In welche Ecke schießt der Elfmeterschütze am häufigsten?

Mit der Qualitativen Spielbeobachtung haben Professor Martin Lames von der TU München und sein Team eine Methode für Sportwissenschaftler und Trainer entwickelt, die helfen soll, die Informationen aus Training und Wettkampf besser und nachhaltiger zu koppeln. Die Ergebnisse können auf alle möglichen Mannschaftssportarten angewendet werden. Dazu werden Spielszenen rekonsturiert und interpertiert, die zuvor mit Computer-Video-Sets aufgezeichnet wurden. Es geht um Fragen wie: Wo sind unsere Stärken, wo haben wir noch Steigerungspotential? Welche Spielmuster hat unser nächster Gegner? Warum gelang es unserem Gegner in den letzten Spielen, Tore über Standardsituationen zu erzielen? In welche Ecke schießt der Elfmeterschütze am häufigsten?
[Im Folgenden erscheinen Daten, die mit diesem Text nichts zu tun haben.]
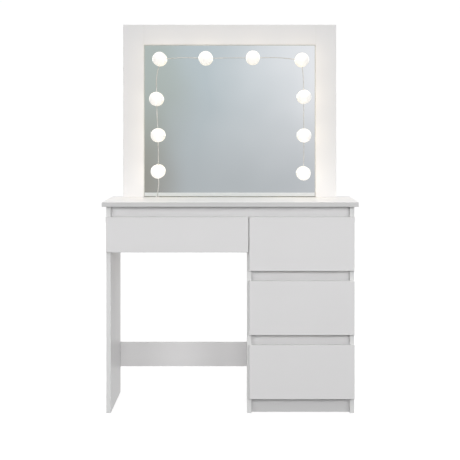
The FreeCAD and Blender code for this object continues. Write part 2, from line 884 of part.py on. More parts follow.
def string_span(here, there, bow):
    """One bowed length of wire between the rims of two neighbouring light bases."""
    start = FreeCAD.Vector(here[0], wire_plane, here[1])
    end = FreeCAD.Vector(there[0], wire_plane, there[1])
    heading = (end - start).normalize()
    rim = value("base_radius - wire_entry")
    start = start + heading * rim
    end = end - heading * rim
    middle = (start + end) * 0.5 + FreeCAD.Vector(bow[0], 0, bow[1])
    return tube(Part.Wire(Part.Arc(start, middle, end).toShape()), wire_radius)


light_string = doc.addObject("Part::Feature", "light_string_wire")
light_string.Shape = Part.makeCompound(
    [string_span(LIGHTS[i], LIGHTS[i + 1], bow) for i, bow in enumerate(BOWS)]
)
keep(light_string, "light_string_wire")


ARC_SHARE = 0.45


def rounded_route(label, points):
    """Straight runs joined by tangent arcs, each as large as 0.45 of the shorter of its two runs."""
    vectors = [FreeCAD.Vector(*point) for point in points]
    edges = []
    leaving = vectors[0]
    radii = []
    for before, corner, after in zip(vectors, vectors[1:], vectors[2:]):
        come = (corner - before).normalize()
        go = (after - corner).normalize()
        half_turn = math.acos(max(-1.0, min(1.0, come.dot(go)))) / 2
        cut = ARC_SHARE * min((corner - before).Length, (after - corner).Length)
        radius = cut / math.tan(half_turn)
        radii.append(round(radius, 1))
        arc_start = corner - come * cut
        arc_end = corner + go * cut
        inward = (go - come).normalize()
        arc_middle = corner + inward * (radius / math.cos(half_turn) - radius)
        edges.append(Part.LineSegment(leaving, arc_start).toShape())
        edges.append(Part.Arc(arc_start, arc_middle, arc_end).toShape())
        leaving = arc_end
    edges.append(Part.LineSegment(leaving, vectors[-1]).toShape())
    path = Part.Wire(edges)
    print(f"{label}: length {path.Length:.1f} mm, radii {radii}")
    return path


# The supply lead hangs from the last light, goes under the glass and through the batten's notch,
# and is coiled on the tabletop behind the mirror: nine turns in two layers, wound clockwise seen
# from above. The tail leaves the upper layer and comes down to the plug, which lies beside the coil.
LEAD_ROUTE = [
    (-273.8, 131.5, 821.4),
    (-271.4, 131.0, 804.0),
    (-272.4, 130.4, 786.0),
    (-275.0, 128.6, 767.0),
    (-276.8, 126.4, 747.0),
    (-277.2, 149.5, 746.6),
    (-273.0, 166.0, 746.6),
    (-262.0, 180.0, 746.6),
    (-246.0, 189.5, 746.6),
    (-229.0, 192.6, 746.6),
    (-213.8, 193.0, 746.6),
]
TAIL_ROUTE = [
    (-189.6, 195.1, 748.4),
    (-177.8, 189.6, 747.1),
    (-166.3, 182.2, 746.6),
    (-155.0, 175.2, 747.6),
    (-142.0, 172.0, 748.9),
]
for label, points in (("usb_lead", LEAD_ROUTE), ("usb_lead_tail", TAIL_ROUTE)):
    lead = doc.addObject("Part::Feature", label)
    lead.Shape = tube(rounded_route(label, points), wire_radius)
    keep(lead, label)

COIL_INNER = "(coil_radius - coil_thickness / 2)"
COIL_OUTER = "(coil_radius + coil_thickness / 2)"
coil = turned(
    "usb_lead_coil",
    [
        (COIL_INNER, "coil_bevel"),
        (f"{COIL_INNER} + coil_bevel", "0"),
        (f"{COIL_OUTER} - coil_bevel", "0"),
        (COIL_OUTER, "coil_bevel"),
        (COIL_OUTER, "coil_height - coil_bevel"),
        (f"{COIL_OUTER} - coil_bevel", "coil_height"),
        (f"{COIL_INNER} + coil_bevel", "coil_height"),
        (COIL_INNER, "coil_height - coil_bevel"),
    ],
)
coil.setExpression("Placement.Base.x", bound("coil_centre_x"))
coil.setExpression("Placement.Base.y", bound("coil_centre_y"))
coil.setExpression("Placement.Base.z", bound(f"{TOP_FACE} + lying_gap"))
keep(coil, "usb_lead_coil")

plug_grip = doc.addObject("Part::Box", "plug_grip")
plug_shell = doc.addObject("Part::Box", "plug_shell")
plug_axis_level = f"{TOP_FACE} + plug_height / 2 + lying_gap"
for box, sizes, start in (
    (plug_grip, ("plug_length", "plug_width", "plug_height"), "plug_start_x"),
    (plug_shell, ("shell_length", "shell_width", "shell_height"), "plug_start_x + plug_length"),
):
    for side, text in zip(("Length", "Width", "Height"), sizes):
        box.setExpression(side, bound(text))
    box.setExpression("Placement.Base.x", bound(start))
    box.setExpression("Placement.Base.y", bound(f"plug_centre_y - {sizes[1]} / 2"))
    box.setExpression("Placement.Base.z", bound(f"{plug_axis_level} - {sizes[2]} / 2"))
plug_round = doc.addObject("Part::Fillet", "plug_round")
doc.recompute()
plug_round.Base = plug_grip
rounding = value("plug_rounding")
plug_round.Edges = [(i, rounding, rounding) for i in range(1, len(plug_grip.Shape.Edges) + 1)]
plug = doc.addObject("Part::Compound", "usb_plug")
plug.Links = [plug_round, plug_shell]
keep(plug, "usb_plug")

# ---------------------------------------------------------------- checks and files

doc.recompute()
for thing in doc.Objects:
    if "Invalid" in thing.State or "Error" in thing.State:
        raise ValueError(f"{thing.Name} failed: {thing.State}")
for part in parts:
    if part.Shape.isNull() or not part.Shape.isValid() or not part.Shape.Solids:
        raise ValueError(f"{part.Label} has no valid solid")

os.makedirs("parts", exist_ok=True)
for part in parts:
    part.Shape.exportStep(os.path.join("parts", f"{part.Label}.step"))
print(f"{len(parts)} nodes written")
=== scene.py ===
import bmesh
import bpy
import json
import math
from mathutils import Matrix, Vector


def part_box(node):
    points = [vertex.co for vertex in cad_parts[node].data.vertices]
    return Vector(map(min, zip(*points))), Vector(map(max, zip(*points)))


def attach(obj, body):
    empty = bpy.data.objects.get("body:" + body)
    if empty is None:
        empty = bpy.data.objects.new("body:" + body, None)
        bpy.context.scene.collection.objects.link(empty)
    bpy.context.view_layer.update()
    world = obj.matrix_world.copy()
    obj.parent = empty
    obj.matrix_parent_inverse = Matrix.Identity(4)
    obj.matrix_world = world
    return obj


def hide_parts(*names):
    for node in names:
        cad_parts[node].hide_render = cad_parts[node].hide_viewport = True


# Looks of the vanity table, in metres. X runs to the right, Y to the rear and Z up. Boards and
# fittings keep their CAD shape and get a material. The globes, the light bases, the supply lead
# with its plug, the cam locks and the screws are replaced by detailed pieces.

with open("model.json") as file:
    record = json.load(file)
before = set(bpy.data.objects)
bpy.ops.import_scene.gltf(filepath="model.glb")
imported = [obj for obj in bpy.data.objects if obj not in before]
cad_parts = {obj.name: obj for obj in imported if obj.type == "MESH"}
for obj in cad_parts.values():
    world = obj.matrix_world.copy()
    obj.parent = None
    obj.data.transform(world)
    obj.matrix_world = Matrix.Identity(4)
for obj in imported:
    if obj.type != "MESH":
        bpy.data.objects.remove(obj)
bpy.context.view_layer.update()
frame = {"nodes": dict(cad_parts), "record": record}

MM = 0.001
TURN = 2 * math.pi
SHARP = math.radians(32)

# ---------------------------------------------------------------- camera

SENSOR_WIDTH = 36.0
FOCAL_LENGTH = 100.51
LENS_SHIFT = (-0.0272, -0.2237)
CAMERA_PLACE = (0.0432, -4.696, 1.0084)
LEVEL_TO_REAR = (math.pi / 2, 0, 0)

camera_data = bpy.data.cameras.new("camera")
camera_data.sensor_width = SENSOR_WIDTH
camera_data.lens = FOCAL_LENGTH
camera_data.shift_x, camera_data.shift_y = LENS_SHIFT
camera = bpy.data.objects.new("camera", camera_data)
camera.location = CAMERA_PLACE
camera.rotation_euler = LEVEL_TO_REAR
bpy.context.collection.objects.link(camera)
bpy.context.scene.camera = camera

# ---------------------------------------------------------------- supply lead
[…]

In ihren Dissertationsprojekten gingen die Trainingswissenschaftler Dr. Christoph Dreckmann und Dr. Karsten Görsdorf noch einen Schritt weiter und fragten, welche Wege es geben könnte, damit die aus der Spielanalyse gewonnenen Infos nicht nur an Trainer und Analysten, sondern auch an die Spieler vermittelt werden könnten. Dreckmann erklärt: "Klassischerweise werden Spielanalysen der gesamten Mannschaft vorgestellt. Dabei fühlen sich die meisten Spieler aber nicht direkt angesprochen, sie schalten ab. Das ist wie in der Schule, wenn der Kunstlehrer das Bild eines Schülers bespricht. Da knacken die anderen ein." Görsdorf ergänzt: "Das läuft in den Mannschaften häufig ab wie in der Sportschau: Der Moderator, also der Trainer, kommentiert das Spiel und die Zuschauer, hier die Spieler, konsumieren. Da bleibt oftmals nicht viel hängen."